TASK TO CARRY OUT: Below is a listing; restate from it, character for character, the lines beginning at the line holding "# Pins of stations 2 to 8" and ending at the line holding "bpy.data.objects.remove(obj)", both included.

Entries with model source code
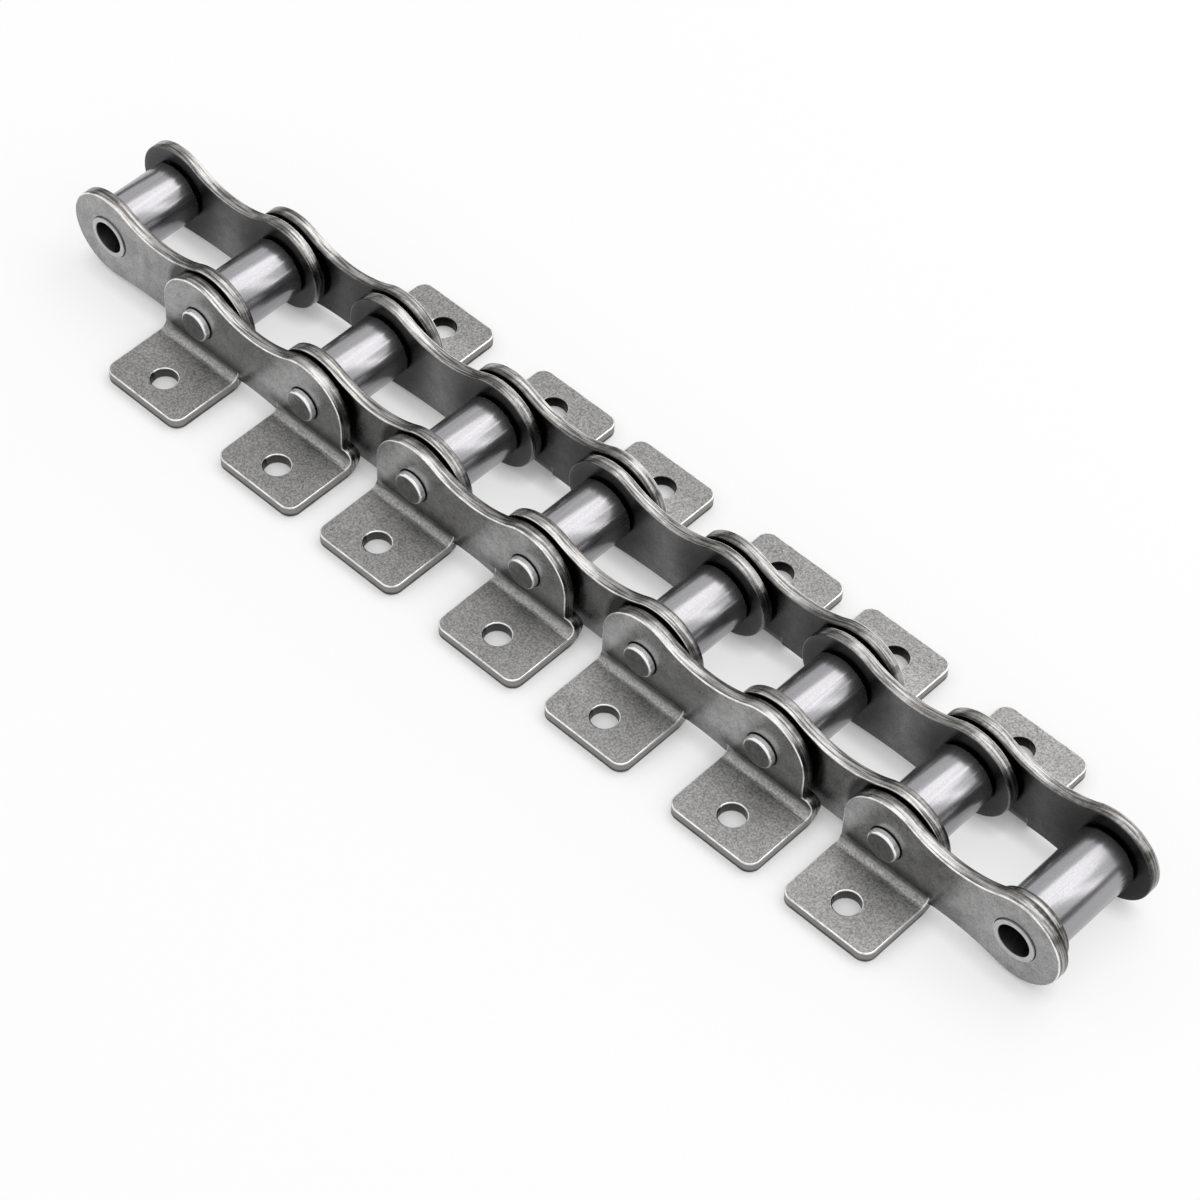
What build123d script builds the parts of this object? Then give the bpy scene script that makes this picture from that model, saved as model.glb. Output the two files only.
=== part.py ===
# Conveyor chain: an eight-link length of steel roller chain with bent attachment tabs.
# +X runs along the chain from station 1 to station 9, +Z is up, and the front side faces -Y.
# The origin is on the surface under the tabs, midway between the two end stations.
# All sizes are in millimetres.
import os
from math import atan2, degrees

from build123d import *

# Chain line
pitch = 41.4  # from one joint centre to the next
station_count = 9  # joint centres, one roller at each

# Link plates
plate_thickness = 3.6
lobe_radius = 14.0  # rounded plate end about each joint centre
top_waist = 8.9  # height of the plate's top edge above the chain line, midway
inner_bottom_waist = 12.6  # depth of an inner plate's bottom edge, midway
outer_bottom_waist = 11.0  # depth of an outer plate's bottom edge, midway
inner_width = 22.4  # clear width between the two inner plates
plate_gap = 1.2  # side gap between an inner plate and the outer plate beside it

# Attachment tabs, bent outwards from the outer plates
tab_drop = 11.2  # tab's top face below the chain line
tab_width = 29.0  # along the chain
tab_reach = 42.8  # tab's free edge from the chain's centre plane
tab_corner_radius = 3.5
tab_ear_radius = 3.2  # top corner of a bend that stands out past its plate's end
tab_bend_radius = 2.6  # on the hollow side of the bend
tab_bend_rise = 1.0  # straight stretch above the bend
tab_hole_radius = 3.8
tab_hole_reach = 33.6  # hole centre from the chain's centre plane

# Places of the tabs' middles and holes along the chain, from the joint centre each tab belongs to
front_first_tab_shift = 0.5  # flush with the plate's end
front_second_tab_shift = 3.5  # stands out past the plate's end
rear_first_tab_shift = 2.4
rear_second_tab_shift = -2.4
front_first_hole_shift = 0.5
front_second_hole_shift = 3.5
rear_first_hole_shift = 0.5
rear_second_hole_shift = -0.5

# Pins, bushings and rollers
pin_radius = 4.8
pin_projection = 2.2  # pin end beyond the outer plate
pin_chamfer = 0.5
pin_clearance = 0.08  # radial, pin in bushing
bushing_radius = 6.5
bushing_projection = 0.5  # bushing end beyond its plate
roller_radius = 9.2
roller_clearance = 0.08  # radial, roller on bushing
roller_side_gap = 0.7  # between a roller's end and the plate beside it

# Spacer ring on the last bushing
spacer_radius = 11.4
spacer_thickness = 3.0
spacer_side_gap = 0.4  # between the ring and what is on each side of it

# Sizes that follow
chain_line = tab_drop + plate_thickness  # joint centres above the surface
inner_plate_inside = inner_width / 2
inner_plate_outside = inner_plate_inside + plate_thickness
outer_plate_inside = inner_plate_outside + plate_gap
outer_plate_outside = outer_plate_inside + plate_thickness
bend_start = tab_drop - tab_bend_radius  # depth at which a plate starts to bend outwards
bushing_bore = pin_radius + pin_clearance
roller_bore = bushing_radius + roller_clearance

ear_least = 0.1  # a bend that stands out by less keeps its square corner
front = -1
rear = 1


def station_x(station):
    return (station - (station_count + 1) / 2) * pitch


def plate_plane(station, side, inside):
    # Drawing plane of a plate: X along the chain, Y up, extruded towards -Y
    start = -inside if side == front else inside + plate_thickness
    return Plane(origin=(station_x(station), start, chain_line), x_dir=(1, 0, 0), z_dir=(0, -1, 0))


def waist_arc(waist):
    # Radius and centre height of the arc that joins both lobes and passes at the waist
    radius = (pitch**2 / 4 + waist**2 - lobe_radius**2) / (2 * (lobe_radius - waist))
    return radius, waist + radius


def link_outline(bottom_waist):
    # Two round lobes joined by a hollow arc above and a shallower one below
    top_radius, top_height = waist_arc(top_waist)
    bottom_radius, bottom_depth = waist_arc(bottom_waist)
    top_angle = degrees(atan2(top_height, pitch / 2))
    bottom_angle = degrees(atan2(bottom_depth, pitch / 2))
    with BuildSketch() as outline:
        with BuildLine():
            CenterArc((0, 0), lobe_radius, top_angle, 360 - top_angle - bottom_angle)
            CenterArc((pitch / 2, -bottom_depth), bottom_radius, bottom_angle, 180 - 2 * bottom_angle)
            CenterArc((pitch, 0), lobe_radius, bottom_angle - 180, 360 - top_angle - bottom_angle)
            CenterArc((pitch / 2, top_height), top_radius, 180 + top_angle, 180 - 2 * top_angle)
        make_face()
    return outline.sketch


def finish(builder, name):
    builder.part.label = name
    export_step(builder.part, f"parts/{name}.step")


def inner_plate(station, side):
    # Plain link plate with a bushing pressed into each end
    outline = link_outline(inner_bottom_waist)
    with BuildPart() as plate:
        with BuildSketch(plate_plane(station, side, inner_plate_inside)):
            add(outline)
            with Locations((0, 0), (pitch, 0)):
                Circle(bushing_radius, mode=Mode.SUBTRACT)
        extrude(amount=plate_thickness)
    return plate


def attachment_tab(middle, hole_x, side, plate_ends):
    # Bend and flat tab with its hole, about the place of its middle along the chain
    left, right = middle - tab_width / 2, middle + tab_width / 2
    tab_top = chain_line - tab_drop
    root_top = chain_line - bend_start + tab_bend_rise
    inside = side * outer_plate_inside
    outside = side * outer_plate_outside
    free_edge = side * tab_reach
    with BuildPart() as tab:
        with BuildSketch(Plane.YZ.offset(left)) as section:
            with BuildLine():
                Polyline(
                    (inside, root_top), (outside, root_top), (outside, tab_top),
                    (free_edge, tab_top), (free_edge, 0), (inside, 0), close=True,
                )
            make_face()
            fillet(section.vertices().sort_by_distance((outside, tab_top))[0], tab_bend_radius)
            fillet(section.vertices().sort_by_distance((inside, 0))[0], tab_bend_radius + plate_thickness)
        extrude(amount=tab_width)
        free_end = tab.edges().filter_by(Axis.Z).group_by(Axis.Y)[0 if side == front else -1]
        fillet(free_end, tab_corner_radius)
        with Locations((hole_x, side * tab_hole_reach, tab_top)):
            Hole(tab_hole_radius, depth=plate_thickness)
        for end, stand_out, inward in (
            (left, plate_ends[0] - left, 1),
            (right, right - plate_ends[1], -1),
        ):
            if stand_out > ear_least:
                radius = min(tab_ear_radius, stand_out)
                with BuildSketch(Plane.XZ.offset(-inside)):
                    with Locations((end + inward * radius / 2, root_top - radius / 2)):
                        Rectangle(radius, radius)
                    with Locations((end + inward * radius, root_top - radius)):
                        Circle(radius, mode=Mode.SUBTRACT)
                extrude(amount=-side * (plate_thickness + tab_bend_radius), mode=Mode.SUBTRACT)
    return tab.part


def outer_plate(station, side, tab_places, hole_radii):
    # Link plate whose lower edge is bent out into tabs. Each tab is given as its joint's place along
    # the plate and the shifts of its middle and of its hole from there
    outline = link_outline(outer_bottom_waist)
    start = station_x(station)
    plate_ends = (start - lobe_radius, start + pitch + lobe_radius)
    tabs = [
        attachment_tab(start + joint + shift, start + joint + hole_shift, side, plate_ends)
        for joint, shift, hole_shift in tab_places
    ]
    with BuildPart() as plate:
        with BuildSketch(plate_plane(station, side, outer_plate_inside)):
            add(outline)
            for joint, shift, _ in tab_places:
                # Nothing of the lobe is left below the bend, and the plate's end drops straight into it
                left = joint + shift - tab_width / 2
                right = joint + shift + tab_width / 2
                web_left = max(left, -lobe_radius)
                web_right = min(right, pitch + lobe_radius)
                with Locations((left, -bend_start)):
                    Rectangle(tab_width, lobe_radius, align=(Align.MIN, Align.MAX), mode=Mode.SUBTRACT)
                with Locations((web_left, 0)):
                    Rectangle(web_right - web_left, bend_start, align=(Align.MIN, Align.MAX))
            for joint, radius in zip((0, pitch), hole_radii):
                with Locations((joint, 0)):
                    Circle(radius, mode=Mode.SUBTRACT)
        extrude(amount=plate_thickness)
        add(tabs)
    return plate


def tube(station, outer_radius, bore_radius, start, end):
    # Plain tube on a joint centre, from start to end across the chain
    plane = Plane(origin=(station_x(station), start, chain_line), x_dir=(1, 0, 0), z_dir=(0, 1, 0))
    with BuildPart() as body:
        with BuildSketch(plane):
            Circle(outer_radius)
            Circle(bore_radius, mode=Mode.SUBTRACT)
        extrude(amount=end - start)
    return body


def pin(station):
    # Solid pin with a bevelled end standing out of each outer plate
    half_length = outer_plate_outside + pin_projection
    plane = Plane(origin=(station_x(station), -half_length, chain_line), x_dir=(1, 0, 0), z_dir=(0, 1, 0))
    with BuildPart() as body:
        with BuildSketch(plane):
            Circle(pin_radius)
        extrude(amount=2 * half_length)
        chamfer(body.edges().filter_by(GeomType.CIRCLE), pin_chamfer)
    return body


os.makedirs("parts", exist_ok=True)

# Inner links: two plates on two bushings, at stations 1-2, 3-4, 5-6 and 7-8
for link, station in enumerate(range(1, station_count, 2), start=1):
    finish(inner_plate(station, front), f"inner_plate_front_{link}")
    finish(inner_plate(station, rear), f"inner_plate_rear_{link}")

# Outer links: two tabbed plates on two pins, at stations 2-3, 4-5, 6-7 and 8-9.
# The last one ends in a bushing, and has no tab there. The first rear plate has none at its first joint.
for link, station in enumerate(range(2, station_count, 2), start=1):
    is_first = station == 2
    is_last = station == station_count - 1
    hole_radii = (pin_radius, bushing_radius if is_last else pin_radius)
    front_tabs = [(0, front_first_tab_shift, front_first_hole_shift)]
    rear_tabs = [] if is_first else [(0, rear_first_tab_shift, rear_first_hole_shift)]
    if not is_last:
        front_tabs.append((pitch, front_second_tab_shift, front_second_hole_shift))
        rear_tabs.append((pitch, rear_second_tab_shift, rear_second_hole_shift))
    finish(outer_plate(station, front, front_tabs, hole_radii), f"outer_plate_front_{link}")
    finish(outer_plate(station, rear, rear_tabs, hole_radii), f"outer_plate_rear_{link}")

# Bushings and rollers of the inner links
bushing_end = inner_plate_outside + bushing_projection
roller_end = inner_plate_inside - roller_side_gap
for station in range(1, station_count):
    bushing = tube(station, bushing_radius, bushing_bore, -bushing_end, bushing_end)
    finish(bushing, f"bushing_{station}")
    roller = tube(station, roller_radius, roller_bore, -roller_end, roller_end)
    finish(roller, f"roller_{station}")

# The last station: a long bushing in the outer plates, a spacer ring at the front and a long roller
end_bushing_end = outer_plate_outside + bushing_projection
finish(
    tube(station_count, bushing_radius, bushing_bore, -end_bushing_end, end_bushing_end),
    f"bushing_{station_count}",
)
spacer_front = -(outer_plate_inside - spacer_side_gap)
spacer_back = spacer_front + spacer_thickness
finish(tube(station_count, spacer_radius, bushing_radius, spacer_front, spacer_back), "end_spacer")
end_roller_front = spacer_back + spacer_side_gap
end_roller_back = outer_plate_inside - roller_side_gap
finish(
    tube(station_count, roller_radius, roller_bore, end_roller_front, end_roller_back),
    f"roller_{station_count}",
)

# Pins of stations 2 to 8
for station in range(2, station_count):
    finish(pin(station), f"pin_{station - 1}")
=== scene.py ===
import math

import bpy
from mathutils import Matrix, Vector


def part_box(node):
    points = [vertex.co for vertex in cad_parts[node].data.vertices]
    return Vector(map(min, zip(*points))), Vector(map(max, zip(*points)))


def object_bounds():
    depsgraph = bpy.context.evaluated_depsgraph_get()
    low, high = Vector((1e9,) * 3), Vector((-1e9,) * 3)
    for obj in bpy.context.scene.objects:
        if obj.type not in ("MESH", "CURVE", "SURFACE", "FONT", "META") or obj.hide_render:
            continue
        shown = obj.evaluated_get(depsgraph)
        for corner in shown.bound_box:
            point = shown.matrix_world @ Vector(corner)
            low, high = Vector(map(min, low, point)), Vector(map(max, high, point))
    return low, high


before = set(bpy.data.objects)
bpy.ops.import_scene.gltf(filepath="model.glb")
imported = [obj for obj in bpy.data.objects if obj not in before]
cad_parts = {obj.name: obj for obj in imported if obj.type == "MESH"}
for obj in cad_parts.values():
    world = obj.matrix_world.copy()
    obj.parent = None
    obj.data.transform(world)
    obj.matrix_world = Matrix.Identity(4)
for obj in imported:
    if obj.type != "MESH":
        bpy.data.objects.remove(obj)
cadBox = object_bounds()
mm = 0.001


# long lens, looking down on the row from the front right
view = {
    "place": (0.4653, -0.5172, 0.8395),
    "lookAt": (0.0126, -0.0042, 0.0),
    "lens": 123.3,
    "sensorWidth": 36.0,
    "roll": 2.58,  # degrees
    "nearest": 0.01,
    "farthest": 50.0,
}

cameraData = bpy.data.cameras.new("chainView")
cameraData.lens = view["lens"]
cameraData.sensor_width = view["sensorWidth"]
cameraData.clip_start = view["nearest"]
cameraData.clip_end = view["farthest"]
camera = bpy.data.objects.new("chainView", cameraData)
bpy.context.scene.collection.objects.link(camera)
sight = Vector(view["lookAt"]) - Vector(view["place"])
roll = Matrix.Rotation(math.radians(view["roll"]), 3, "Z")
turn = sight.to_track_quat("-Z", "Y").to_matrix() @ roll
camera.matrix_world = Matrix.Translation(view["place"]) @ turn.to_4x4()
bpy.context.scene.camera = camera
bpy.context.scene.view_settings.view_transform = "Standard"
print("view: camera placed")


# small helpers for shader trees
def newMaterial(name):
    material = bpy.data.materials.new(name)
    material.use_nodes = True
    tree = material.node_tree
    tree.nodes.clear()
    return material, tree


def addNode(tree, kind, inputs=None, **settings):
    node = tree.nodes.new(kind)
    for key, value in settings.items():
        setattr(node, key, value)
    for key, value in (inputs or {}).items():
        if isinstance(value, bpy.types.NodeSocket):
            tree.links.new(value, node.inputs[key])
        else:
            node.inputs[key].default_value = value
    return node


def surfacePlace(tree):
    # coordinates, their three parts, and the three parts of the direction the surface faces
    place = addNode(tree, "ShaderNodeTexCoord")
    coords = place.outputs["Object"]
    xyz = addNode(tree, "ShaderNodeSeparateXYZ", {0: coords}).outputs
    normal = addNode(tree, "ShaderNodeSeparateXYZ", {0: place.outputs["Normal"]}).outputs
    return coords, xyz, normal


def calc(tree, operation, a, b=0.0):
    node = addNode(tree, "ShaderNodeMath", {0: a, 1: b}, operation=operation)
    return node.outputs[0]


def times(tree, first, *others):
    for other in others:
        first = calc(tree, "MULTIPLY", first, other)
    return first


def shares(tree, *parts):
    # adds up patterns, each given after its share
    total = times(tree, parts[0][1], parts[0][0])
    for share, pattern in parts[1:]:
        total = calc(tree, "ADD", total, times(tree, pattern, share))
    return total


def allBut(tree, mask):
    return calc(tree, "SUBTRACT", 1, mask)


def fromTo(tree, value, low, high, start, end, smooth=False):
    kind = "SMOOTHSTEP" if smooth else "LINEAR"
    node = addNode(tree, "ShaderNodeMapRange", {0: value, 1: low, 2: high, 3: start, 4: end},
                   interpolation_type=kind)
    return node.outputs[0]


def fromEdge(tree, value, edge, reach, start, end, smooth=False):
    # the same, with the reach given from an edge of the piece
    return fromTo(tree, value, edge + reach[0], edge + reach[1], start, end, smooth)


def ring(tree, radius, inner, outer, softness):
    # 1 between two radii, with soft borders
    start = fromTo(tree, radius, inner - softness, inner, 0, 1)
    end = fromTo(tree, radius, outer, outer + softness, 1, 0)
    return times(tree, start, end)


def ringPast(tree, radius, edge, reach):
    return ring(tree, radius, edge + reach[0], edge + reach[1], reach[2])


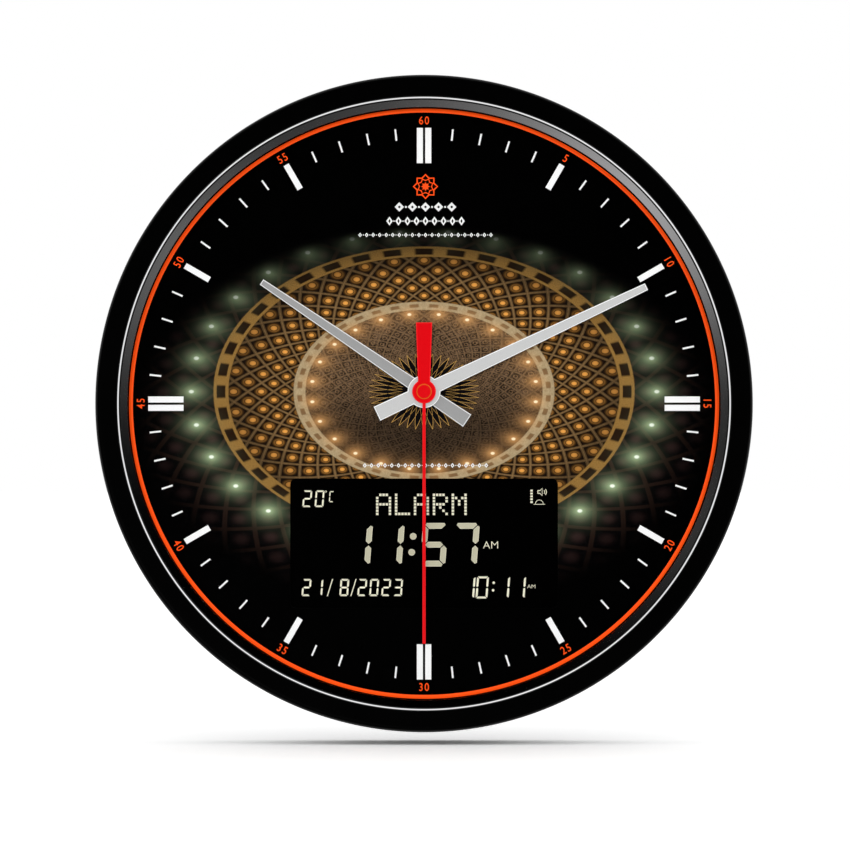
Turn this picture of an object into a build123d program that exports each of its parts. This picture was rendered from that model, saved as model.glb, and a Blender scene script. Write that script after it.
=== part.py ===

WRITTEN RESPONSE:
# Pins of stations 2 to 8
for station in range(2, station_count):
    finish(pin(station), f"pin_{station - 1}")
=== scene.py ===
import math

import bpy
from mathutils import Matrix, Vector


def part_box(node):
    points = [vertex.co for vertex in cad_parts[node].data.vertices]
    return Vector(map(min, zip(*points))), Vector(map(max, zip(*points)))


def object_bounds():
    depsgraph = bpy.context.evaluated_depsgraph_get()
    low, high = Vector((1e9,) * 3), Vector((-1e9,) * 3)
    for obj in bpy.context.scene.objects:
        if obj.type not in ("MESH", "CURVE", "SURFACE", "FONT", "META") or obj.hide_render:
            continue
        shown = obj.evaluated_get(depsgraph)
        for corner in shown.bound_box:
            point = shown.matrix_world @ Vector(corner)
            low, high = Vector(map(min, low, point)), Vector(map(max, high, point))
    return low, high


before = set(bpy.data.objects)
bpy.ops.import_scene.gltf(filepath="model.glb")
imported = [obj for obj in bpy.data.objects if obj not in before]
cad_parts = {obj.name: obj for obj in imported if obj.type == "MESH"}
for obj in cad_parts.values():
    world = obj.matrix_world.copy()
    obj.parent = None
    obj.data.transform(world)
    obj.matrix_world = Matrix.Identity(4)
for obj in imported:
    if obj.type != "MESH":
        bpy.data.objects.remove(obj)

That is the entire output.